■ GIVEN REQUEST ■
Repeat only the lines from the one holding "What parts and" down to the last line of the listing below, including both of those lines.

■ MATERIAL SHOWN ■
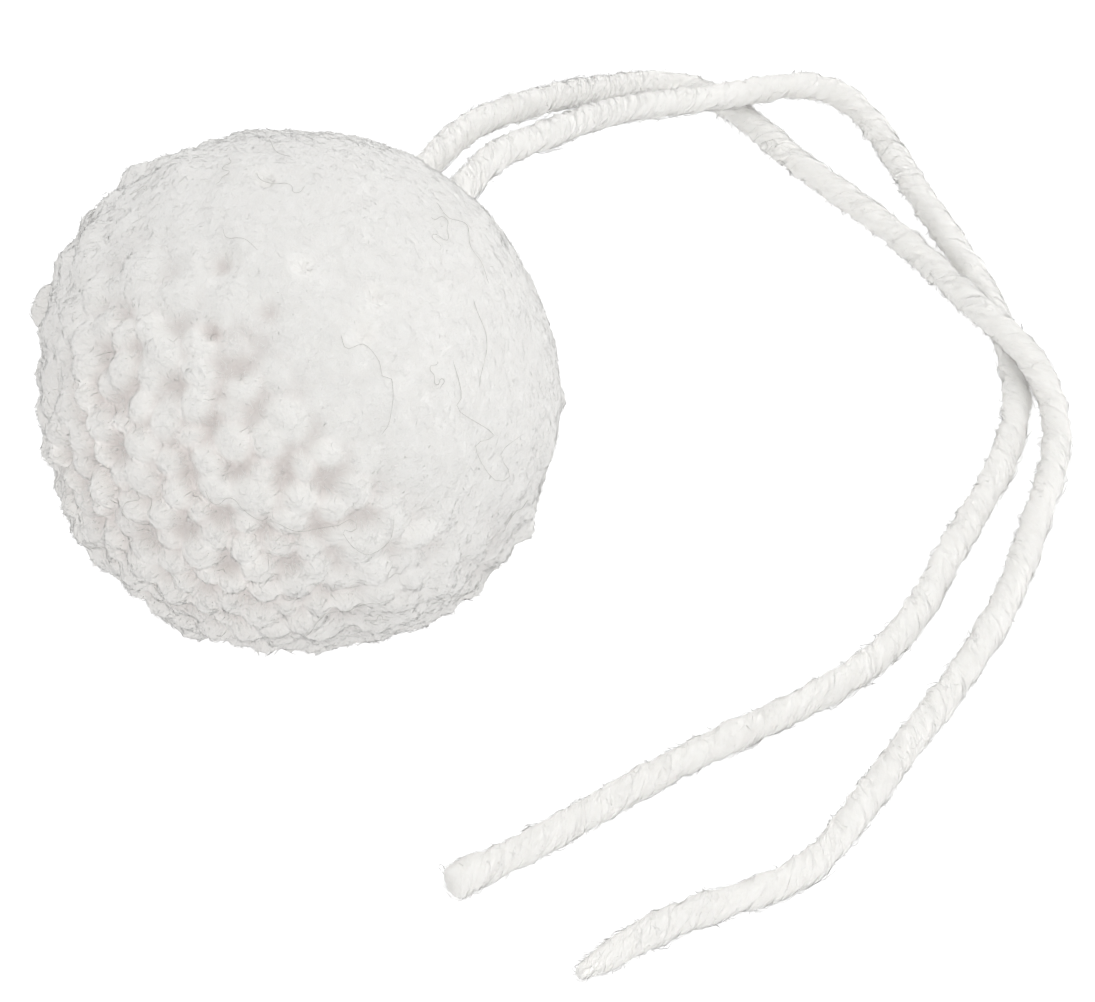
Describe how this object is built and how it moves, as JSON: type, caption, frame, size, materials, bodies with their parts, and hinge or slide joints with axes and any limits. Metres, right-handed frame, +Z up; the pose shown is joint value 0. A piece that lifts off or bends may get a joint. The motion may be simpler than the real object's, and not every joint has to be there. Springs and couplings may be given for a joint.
{
  "type": "yarn pom pom with tie tails",
  "caption": "Round cut-yarn pom pom, lightly flattened where it rests, with the long free ends of its tie laid on the surface.",
  "frame": {"origin": "on the surface that the ball rests on, straight under the middle of the ball", "axes": "+Z up, away from that surface; the tails leave the ball towards +Y and a little +X, and come back round on the +X side"},
  "size_m": [0.1032, 0.1189, 0.0483],
  "materials": {
    "cut_yarn": "matt fuzzy cut ends of off-white yarn",
    "tail_yarn": "matt four-ply off-white yarn with fine stray fibres"
  },
  "bodies": {
    "root": {"pom_pom": "cut_yarn", "tail_a": "tail_yarn", "tail_b": "tail_yarn"}
  },
  "joints": []
}
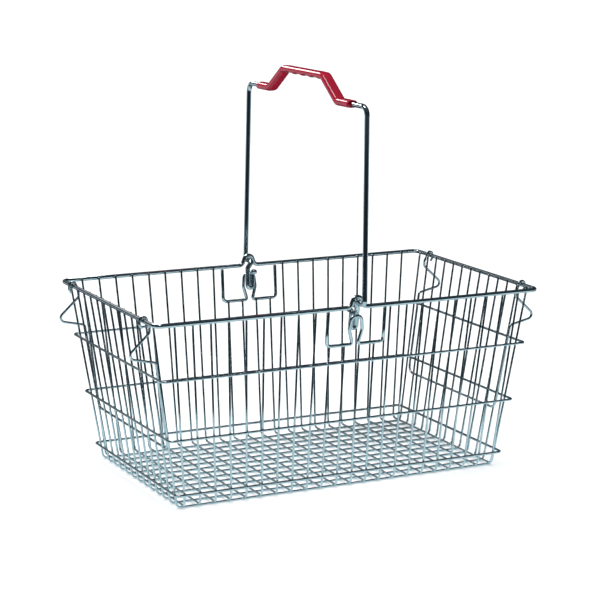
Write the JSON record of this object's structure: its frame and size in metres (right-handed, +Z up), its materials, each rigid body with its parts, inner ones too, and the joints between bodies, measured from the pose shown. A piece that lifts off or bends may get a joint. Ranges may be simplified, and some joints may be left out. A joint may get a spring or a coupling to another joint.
{
  "type": "shopping basket",
  "caption": "Tapered chromed wire shopping basket with a swinging bail handle, a raised plastic grip and a nest stop in each end wall.",
  "frame": {"origin": "on the floor, under the middle of the basket's body: the underside of the middle long wire", "axes": "+X along the basket, +Y across it from the front long wall to the back one, +Z up"},
  "size_m": [0.4808, 0.2905, 0.4368],
  "materials": {
    "chrome_wire": "polished chrome plate on round steel wire",
    "red_grip": "glossy red moulded plastic"
  },
  "bodies": {
    "basket": {"rim_wire": "chrome_wire", "upper_ring": "chrome_wire", "middle_ring": "chrome_wire", "lower_ring": "chrome_wire", "front_handle_bracket": "chrome_wire", "back_handle_bracket": "chrome_wire", "cross_wire_01": "chrome_wire", "cross_wire_02": "chrome_wire", "cross_wire_03": "chrome_wire", "cross_wire_04": "chrome_wire", "cross_wire_05": "chrome_wire", "cross_wire_06": "chrome_wire", "cross_wire_07": "chrome_wire", "cross_wire_08": "chrome_wire", "cross_wire_09": "chrome_wire", "cross_wire_10": "chrome_wire", "cross_wire_11": "chrome_wire", "cross_wire_12": "chrome_wire", "cross_wire_13": "chrome_wire", "cross_wire_14": "chrome_wire", "cross_wire_15": "chrome_wire", "cross_wire_16": "chrome_wire", "cross_wire_17": "chrome_wire", "cross_wire_18": "chrome_wire", "cross_wire_19": "chrome_wire", "cross_wire_20": "chrome_wire", "cross_wire_21": "chrome_wire", "cross_wire_22": "chrome_wire", "long_wire_01": "chrome_wire", "long_wire_02": "chrome_wire", "long_wire_03": "chrome_wire", "long_wire_04": "chrome_wire", "long_wire_05": "chrome_wire", "long_wire_06": "chrome_wire", "long_wire_07": "chrome_wire", "long_wire_08": "chrome_wire", "long_wire_09": "chrome_wire", "long_wire_10": "chrome_wire", "long_wire_11": "chrome_wire", "long_wire_12": "chrome_wire", "long_wire_13": "chrome_wire"},
    "handle": {"handle_bail": "chrome_wire", "handle_grip": "red_grip"},
    "left_stop": {"left_nest_stop": "chrome_wire"},
    "right_stop": {"right_nest_stop": "chrome_wire"}
  },
  "joints": [
    {"name": "handle_swing", "type": "hinge", "parent": "basket", "child": "handle", "pos_m": [0.002, 0, 0.2058], "axis": [0, 1, 0], "range_deg": [-89.5, 87.3]},
    {"name": "right_stop_swing", "type": "hinge", "parent": "basket", "child": "right_stop", "pos_m": [0.225, 0, 0.2003], "axis": [0, 1, 0], "range_deg": [0, 50]},
    {"name": "left_stop_swing", "type": "hinge", "parent": "basket", "child": "left_stop", "pos_m": [-0.225, 0, 0.2003], "axis": [0, -1, 0], "range_deg": [0, 50]}
  ]
}
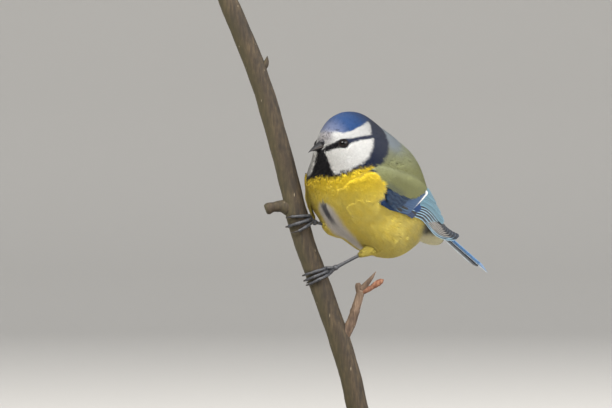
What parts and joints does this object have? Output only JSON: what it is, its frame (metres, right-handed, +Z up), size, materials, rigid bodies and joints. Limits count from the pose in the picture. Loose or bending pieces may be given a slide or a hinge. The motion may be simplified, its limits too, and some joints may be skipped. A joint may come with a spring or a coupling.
{
  "type": "blue tit",
  "caption": "Life-size still model of a blue tit gripping a cut length of leaning twig, held by a short rod on a round base.",
  "frame": {"origin": "middle of the stand base's underside", "axes": "+Z up; the bird faces -X and turned towards -Y, the side that the picture shows"},
  "size_m": [0.1142, 0.0936, 0.198],
  "materials": {
    "yellow_plumage": "soft matte feather",
    "head_plumage": "soft matte feather",
    "flight_feathers": "satin feather vanes",
    "leg_scales": "satin horn scales",
    "claw_horn": "smooth dark horn",
    "bill_horn": "smooth dark horn",
    "eye": "polished dark glass",
    "bark": "matte bark",
    "stand_wood": "satin varnished wood",
    "stand_steel": "brushed"
  },
  "bodies": {
    "root": {"head": "head_plumage", "neck": "head_plumage", "torso": "yellow_plumage", "bill_upper": "bill_horn", "bill_lower": "bill_horn", "eye_left": "eye", "eye_right": "eye", "wing_left": "flight_feathers", "wing_right": "flight_feathers", "tail": "flight_feathers", "shank_left": "leg_scales", "shank_right": "leg_scales", "foot_left": "leg_scales", "foot_right": "leg_scales", "claw_left_1": "claw_horn", "claw_left_2": "claw_horn", "claw_left_3": "claw_horn", "claw_left_4": "claw_horn", "claw_right_1": "claw_horn", "claw_right_2": "claw_horn", "claw_right_3": "claw_horn", "claw_right_4": "claw_horn", "perch_branch": "bark", "perch_twig": "bark", "stand_base": "stand_wood", "stand_rod": "stand_steel"}
  },
  "joints": []
}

■ TASK ANSWER ■
What parts and joints does this object have? Output only JSON: what it is, its frame (metres, right-handed, +Z up), size, materials, rigid bodies and joints. Limits count from the pose in the picture. Loose or bending pieces may be given a slide or a hinge. The motion may be simplified, its limits too, and some joints may be skipped. A joint may come with a spring or a coupling.
{
  "type": "blue tit",
  "caption": "Life-size still model of a blue tit gripping a cut length of leaning twig, held by a short rod on a round base.",
  "frame": {"origin": "middle of the stand base's underside", "axes": "+Z up; the bird faces -X and turned towards -Y, the side that the picture shows"},
  "size_m": [0.1142, 0.0936, 0.198],
  "materials": {
    "yellow_plumage": "soft matte feather",
    "head_plumage": "soft matte feather",
    "flight_feathers": "satin feather vanes",
    "leg_scales": "satin horn scales",
    "claw_horn": "smooth dark horn",
    "bill_horn": "smooth dark horn",
    "eye": "polished dark glass",
    "bark": "matte bark",
    "stand_wood": "satin varnished wood",
    "stand_steel": "brushed"
  },
  "bodies": {
    "root": {"head": "head_plumage", "neck": "head_plumage", "torso": "yellow_plumage", "bill_upper": "bill_horn", "bill_lower": "bill_horn", "eye_left": "eye", "eye_right": "eye", "wing_left": "flight_feathers", "wing_right": "flight_feathers", "tail": "flight_feathers", "shank_left": "leg_scales", "shank_right": "leg_scales", "foot_left": "leg_scales", "foot_right": "leg_scales", "claw_left_1": "claw_horn", "claw_left_2": "claw_horn", "claw_left_3": "claw_horn", "claw_left_4": "claw_horn", "claw_right_1": "claw_horn", "claw_right_2": "claw_horn", "claw_right_3": "claw_horn", "claw_right_4": "claw_horn", "perch_branch": "bark", "perch_twig": "bark", "stand_base": "stand_wood", "stand_rod": "stand_steel"}
  },
  "joints": []
}